Monday, February 2, 2009

On texts and theory and practice (praxis)

I kind of feel like I am slacking a bit. I promised myself I would post after every class and then it’s Monday. I also kind of feel like we are in a holding pattern – sort of dwelling in this moment of the second projects before we move on to the third. Deleuze and Guattari might call this a plateau. I find it strange that I always understand something better after I talk about it. Dialogue, conversation, thinking out loud. I may come to class with a vague idea of what a project is, but after talking about it for 10 minutes it becomes crystal clear. This often happens when I discuss plays. This is why I always liked the first few production meetings or the table work – where you sit around and talk about what is going on in the play. I get so much more out of that than simply reading it home alone.

The same can be said for these projects. Not that they aren’t engaging on their own, but I get quite a bit more out of them when we discuss them. They open up, they have a background and a context. Instead of seeming like a project that lasted a few minutes they become a tapestry of thought and experimentation and reaction. I wonder if some of this comes out of the fact that I was largely trained as an interpretive artist – a singer, actor, designer - that is, I was trained to start with a given – a text (which can be just about anything – play, novel, poem, gesture, thought, a piece of music, an idea) – and then interact with it. Eventually by interacting with a text and a group of people we produce a performance, another kind of text that contains our observations and thoughts on the original text.

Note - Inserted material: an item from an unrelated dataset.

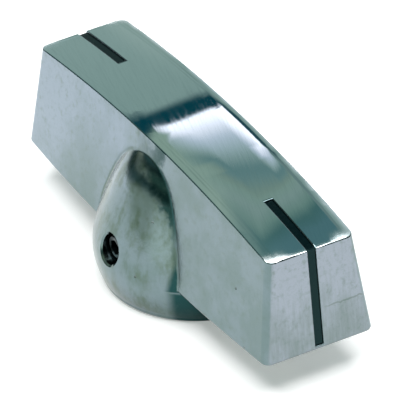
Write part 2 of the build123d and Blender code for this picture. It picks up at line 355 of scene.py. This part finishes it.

Faced with a blank slate I am often lost. I need something to react to, to struggle against. But this struggle with texts yielded other insights. Although I paid the appropriate allegiance to texts as an undergrad, I eventually began to question their supremacy. If I could enter into a conversation with the text why couldn’t I have some input? Why did this activity have to flow one way – from me to the text? Why couldn’t I have an impact on it? I mean, who says that the playwright, composer, etc is the be all and end all of what a work is about? As an artist do I have the right, or the obligation, to question it, tear it apart, reassemble it? I have often found that unconventional interpretations tend to open up a text in a way that more devoted interpretations do not. As Heiner Muller once said, to perform Brecht without questioning him is to betray him.

I think this is what captured my attention when I started reading theory (semiotics, deconstruction, feminism, phenomenology, chaos theory, new historicism). Here were philosophers, historians, poets, activists exploring the world as if it were a text – as if it were something to be read and interpreted. People like Foucault, Derrida, Barthes, Cixous, Judith Butler were doing the same thing I was taught to do – they examined novels and language and philosophy and culture and films and gender the medical profession and the penal system, discussed possible interpretations and produced writings that contained their observations.

I keep wondering about the projects – the rules of which become the text – something to struggle against, interpret, interact with. The projects by other students become a larger text to engage with. Our discussions an even larger text. Theory is another plateau – another voice to add to this mix. Normally I give students theory before practice, but in this case with the theory coming after two projects have been completed the vantage point is very different.